[START OF DATA PROVIDED]

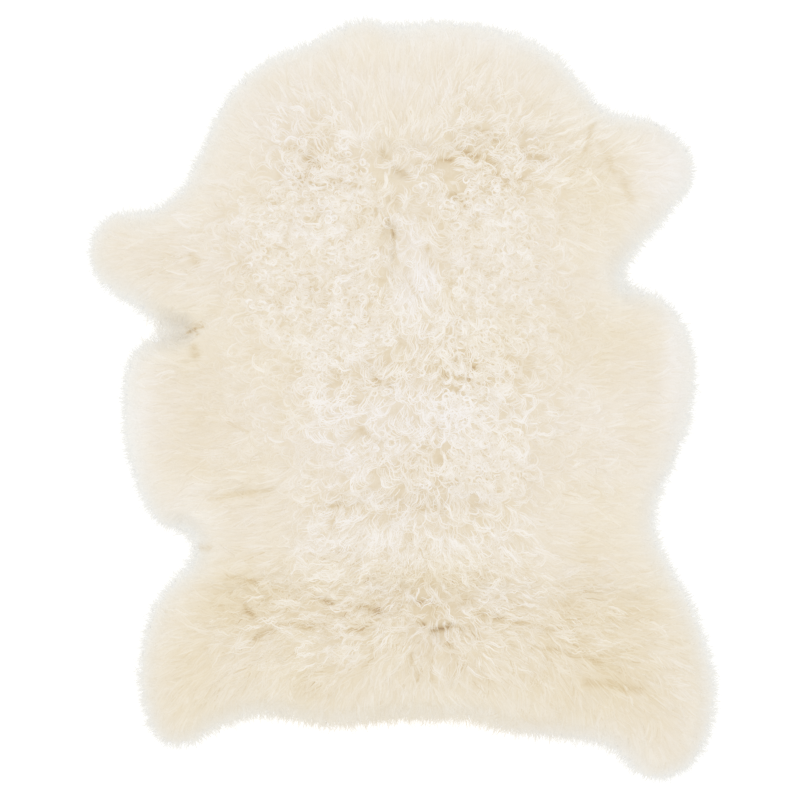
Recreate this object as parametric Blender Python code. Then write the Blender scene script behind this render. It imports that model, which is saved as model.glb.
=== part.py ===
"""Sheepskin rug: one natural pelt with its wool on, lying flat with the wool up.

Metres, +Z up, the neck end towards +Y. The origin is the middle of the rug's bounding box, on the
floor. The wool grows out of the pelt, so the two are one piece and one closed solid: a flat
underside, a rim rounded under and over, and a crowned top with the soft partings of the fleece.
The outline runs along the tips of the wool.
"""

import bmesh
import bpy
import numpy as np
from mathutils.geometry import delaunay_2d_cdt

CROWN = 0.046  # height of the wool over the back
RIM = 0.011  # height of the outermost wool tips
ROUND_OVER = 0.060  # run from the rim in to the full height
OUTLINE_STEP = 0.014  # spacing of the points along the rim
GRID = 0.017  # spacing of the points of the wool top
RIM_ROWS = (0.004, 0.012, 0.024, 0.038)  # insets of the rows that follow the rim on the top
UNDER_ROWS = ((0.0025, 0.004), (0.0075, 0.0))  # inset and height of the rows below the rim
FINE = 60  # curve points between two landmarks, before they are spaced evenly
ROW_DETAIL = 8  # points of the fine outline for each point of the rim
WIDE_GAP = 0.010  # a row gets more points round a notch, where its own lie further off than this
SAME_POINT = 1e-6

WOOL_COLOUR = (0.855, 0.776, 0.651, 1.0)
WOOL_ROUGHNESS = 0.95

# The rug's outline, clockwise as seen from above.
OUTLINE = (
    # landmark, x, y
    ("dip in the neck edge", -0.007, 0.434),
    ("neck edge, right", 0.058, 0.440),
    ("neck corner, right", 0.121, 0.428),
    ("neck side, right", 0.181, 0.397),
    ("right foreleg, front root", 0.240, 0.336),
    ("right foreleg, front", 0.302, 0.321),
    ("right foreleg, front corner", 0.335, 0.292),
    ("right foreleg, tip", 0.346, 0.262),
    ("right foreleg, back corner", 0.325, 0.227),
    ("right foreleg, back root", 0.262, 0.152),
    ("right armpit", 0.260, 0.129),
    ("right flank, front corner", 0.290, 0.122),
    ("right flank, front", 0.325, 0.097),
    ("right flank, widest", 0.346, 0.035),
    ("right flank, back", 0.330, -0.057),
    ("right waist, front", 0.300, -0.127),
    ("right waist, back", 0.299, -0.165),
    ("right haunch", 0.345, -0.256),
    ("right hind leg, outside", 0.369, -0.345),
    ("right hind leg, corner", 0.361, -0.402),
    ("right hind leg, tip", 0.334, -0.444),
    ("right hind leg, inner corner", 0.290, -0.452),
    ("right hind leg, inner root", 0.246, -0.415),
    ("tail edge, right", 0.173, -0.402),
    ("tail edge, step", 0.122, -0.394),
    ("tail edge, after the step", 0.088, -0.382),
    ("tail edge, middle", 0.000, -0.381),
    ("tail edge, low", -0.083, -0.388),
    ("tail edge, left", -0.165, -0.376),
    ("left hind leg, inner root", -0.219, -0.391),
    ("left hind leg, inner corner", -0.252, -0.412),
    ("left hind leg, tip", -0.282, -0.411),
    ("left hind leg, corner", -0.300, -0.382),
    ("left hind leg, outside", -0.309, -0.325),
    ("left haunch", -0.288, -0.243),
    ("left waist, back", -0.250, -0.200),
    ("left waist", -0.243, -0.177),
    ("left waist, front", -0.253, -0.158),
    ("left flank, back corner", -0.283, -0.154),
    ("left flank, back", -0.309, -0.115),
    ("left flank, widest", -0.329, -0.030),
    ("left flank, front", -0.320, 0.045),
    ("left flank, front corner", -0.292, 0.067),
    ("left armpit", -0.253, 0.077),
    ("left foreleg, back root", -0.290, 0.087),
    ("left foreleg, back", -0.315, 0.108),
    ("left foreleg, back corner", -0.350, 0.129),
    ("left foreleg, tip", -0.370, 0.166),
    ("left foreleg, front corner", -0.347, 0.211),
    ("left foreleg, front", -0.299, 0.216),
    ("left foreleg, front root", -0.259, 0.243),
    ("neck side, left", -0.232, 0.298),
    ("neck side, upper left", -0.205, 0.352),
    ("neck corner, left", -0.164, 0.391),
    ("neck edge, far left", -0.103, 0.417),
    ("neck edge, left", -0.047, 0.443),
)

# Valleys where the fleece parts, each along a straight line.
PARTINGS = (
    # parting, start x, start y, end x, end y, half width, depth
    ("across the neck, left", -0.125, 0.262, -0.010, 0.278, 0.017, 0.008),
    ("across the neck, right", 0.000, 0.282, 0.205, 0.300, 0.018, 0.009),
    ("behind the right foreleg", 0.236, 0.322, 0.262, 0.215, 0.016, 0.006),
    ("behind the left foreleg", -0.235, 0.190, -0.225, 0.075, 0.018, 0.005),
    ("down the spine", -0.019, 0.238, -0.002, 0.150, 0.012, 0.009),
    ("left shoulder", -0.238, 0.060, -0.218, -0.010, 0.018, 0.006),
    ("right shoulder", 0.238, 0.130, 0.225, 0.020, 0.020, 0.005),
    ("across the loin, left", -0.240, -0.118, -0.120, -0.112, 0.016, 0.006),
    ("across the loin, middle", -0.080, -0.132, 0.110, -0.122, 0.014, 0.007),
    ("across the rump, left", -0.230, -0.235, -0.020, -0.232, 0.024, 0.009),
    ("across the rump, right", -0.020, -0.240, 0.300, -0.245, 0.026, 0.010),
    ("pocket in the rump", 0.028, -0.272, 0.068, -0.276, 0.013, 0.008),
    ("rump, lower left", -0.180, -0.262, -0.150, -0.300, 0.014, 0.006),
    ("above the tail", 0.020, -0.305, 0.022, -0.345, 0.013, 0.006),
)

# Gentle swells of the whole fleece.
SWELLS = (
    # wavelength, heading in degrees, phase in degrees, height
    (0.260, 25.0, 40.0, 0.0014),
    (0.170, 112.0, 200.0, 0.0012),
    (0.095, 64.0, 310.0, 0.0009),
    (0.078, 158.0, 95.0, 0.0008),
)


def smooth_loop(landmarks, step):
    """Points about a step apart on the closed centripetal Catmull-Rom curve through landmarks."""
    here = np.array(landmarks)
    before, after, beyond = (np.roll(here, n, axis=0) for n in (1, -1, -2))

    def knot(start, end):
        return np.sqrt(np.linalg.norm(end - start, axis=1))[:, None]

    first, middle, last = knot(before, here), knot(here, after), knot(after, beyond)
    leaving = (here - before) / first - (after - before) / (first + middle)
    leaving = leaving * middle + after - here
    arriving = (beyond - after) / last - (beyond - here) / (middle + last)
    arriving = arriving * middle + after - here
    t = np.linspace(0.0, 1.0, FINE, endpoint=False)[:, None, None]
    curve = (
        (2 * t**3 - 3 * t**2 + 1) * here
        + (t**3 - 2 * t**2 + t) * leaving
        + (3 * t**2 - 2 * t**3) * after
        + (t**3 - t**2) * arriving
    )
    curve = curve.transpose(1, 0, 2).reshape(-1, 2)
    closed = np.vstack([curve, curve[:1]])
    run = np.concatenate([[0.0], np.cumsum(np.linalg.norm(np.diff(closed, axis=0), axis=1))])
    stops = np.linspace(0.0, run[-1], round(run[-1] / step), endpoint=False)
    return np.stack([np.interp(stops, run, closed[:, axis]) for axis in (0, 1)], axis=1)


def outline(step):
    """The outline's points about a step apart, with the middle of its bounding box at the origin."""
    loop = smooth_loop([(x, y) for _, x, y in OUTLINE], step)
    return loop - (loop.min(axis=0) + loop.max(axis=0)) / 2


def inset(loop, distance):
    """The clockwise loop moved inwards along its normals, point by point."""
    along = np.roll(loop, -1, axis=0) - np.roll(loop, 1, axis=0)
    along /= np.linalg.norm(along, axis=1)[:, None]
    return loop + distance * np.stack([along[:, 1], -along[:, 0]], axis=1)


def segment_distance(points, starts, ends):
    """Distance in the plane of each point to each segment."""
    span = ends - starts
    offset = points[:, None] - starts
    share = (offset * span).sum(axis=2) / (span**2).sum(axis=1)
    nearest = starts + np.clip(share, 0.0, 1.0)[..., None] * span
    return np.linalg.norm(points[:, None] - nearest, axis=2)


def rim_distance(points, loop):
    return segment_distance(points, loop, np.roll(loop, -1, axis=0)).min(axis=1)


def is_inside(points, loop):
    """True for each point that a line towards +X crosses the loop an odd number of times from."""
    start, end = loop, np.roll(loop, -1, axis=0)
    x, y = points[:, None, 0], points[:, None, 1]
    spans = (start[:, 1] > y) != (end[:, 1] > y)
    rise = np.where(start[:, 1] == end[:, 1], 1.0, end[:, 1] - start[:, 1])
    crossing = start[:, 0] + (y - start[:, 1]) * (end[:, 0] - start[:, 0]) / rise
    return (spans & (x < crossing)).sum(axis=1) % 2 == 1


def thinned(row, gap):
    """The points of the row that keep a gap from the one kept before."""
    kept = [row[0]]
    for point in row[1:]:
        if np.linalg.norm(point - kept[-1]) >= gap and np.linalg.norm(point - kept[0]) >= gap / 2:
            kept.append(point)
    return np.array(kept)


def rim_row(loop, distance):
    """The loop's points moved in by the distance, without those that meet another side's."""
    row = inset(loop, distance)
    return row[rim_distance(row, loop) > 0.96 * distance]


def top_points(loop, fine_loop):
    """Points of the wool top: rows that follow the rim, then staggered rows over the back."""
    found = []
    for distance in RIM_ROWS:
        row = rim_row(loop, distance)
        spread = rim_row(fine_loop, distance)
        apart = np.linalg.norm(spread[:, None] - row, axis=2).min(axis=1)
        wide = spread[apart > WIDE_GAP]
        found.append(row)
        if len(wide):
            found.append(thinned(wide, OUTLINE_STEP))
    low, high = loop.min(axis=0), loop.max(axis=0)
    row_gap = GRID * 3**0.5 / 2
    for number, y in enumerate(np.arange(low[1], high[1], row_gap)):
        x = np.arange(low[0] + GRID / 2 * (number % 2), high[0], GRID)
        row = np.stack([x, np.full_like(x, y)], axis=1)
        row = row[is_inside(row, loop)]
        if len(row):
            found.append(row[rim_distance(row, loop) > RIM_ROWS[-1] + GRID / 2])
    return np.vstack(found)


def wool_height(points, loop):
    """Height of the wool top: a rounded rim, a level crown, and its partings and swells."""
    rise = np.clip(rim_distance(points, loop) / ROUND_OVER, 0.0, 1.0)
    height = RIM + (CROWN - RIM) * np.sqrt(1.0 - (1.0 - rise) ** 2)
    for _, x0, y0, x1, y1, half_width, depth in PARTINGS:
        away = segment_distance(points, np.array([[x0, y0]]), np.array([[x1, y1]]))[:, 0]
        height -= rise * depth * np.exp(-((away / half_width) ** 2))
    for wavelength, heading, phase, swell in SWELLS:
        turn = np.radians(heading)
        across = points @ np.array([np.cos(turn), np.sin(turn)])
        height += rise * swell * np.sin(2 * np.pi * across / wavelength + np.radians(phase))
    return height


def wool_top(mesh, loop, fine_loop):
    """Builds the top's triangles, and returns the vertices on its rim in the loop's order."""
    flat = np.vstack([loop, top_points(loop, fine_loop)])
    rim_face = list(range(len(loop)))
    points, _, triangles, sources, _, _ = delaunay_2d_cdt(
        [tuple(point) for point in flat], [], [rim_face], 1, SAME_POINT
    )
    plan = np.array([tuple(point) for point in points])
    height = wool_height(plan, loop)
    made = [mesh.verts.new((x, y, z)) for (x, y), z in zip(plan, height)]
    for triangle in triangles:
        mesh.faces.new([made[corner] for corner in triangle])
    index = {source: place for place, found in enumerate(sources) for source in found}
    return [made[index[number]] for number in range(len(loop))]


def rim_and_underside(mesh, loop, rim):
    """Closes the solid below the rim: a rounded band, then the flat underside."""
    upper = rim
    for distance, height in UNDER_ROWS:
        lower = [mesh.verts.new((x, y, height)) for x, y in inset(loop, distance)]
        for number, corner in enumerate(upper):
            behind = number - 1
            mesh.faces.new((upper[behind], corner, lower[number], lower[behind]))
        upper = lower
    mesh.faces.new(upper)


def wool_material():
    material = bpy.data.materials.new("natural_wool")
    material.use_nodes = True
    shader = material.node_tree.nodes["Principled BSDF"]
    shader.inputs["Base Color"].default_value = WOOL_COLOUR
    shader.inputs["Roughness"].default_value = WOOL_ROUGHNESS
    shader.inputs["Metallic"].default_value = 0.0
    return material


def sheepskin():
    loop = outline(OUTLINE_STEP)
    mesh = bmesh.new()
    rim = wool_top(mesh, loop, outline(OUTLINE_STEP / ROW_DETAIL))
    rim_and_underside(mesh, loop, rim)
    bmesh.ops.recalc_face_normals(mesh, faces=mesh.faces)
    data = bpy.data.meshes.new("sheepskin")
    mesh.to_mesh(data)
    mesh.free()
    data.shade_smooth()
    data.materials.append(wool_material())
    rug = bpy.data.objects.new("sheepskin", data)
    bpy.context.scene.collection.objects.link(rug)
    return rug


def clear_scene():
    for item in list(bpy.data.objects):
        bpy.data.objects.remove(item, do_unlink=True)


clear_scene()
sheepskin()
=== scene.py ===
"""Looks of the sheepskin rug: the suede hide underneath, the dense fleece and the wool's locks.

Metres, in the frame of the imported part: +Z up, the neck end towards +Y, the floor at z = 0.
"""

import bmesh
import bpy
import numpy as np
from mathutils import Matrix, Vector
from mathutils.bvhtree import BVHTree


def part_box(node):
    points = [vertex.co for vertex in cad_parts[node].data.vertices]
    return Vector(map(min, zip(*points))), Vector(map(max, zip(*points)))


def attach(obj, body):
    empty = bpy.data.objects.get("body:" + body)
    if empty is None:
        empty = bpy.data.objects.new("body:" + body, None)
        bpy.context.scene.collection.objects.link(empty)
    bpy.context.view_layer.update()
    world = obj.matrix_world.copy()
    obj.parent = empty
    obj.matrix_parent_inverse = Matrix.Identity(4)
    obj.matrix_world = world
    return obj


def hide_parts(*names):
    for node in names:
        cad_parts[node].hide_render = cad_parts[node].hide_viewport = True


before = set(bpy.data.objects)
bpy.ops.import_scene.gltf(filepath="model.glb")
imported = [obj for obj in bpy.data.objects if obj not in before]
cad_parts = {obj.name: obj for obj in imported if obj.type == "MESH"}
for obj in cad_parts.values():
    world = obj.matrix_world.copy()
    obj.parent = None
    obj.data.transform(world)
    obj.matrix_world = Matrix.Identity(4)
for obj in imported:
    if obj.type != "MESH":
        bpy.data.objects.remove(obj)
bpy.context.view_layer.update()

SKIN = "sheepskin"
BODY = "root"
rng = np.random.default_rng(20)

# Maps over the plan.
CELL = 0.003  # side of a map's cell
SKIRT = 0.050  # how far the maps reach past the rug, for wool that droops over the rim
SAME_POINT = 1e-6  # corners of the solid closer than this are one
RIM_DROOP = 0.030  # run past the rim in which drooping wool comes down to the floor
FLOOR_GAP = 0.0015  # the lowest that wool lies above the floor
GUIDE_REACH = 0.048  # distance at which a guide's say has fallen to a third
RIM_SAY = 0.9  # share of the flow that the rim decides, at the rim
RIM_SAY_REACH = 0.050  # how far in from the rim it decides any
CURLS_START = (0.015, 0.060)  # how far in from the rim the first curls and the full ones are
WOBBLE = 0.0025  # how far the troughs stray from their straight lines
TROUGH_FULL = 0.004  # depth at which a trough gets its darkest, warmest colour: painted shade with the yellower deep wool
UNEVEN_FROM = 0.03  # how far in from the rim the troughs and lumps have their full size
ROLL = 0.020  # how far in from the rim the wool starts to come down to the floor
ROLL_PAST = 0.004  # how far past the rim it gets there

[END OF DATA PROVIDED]

● **THE EXERCISE**
Show the lines that mention the word "imported".

● **WORKED ANSWER**
Metres, in the frame of the imported part: +Z up, the neck end towards +Y, the floor at z = 0.
imported = [obj for obj in bpy.data.objects if obj not in before]
cad_parts = {obj.name: obj for obj in imported if obj.type == "MESH"}
for obj in imported:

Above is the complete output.